В первом из документов сказано так:
«…Сборник исходит из принципиально неверной установки о том, что „наша страна — страна героев“, пропагандирует вредную теорию „легкой победы“ и тем самым неправильно ориентирует молодежь, воспитывает ее в духе зазнайства и шапкозакидательства».
Во втором документе говорится то же самое, только другими словами:
«В материалах много ненужной рисовки и хвалебности. Победа одерживается исключительно легко, просто… все на ура, по старинке. В таком виде воспитывать нашу молодежь мы не можем. Авторы, видно, не сделали для себя никаких выводов из той перестройки, которая происходит в Красной Армии…»

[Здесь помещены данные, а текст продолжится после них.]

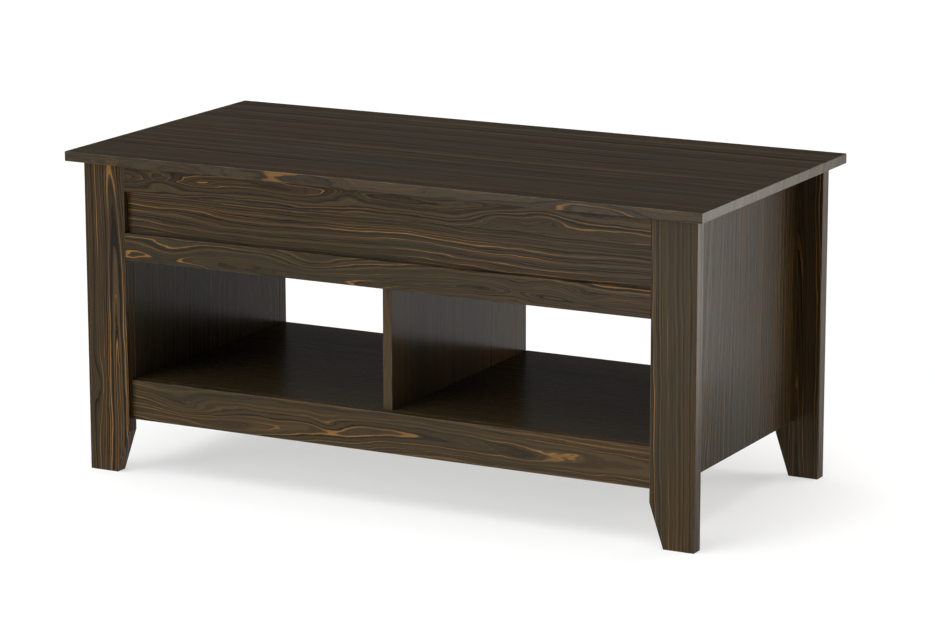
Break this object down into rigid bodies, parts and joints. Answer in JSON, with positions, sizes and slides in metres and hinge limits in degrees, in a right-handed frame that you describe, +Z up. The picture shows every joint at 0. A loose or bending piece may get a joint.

Первая цитата — из проекта письма тогдашнего начальника Главного политического управления армии А. И. Запорожца к А. А. Жданову, вторая — из письма тогдашнего наркома обороны С. К. Тимошенко к тогдашнему секретарю ЦК комсомола Н. А. Михайлову.
Видимо, если бы война началась хоть на год позже, тот с трудом происходивший поворот в умах, о котором свидетельствуют эти письма, если бы и не завершился, то во всяком случае уже принес бы некоторые плоды. Однако война началась в июне 1941 года…
В декабре 1940 года я написал пьесу «Парень из нашего города». Пьеса кончалась событиями на Халхин-Голе, но тревожные мысли о будущей войне с немцами, все больше занимавшие меня в то время, все-таки нашли в этой пьесе свое выражение, правда, максимально сдержанное, приемлемое для печати.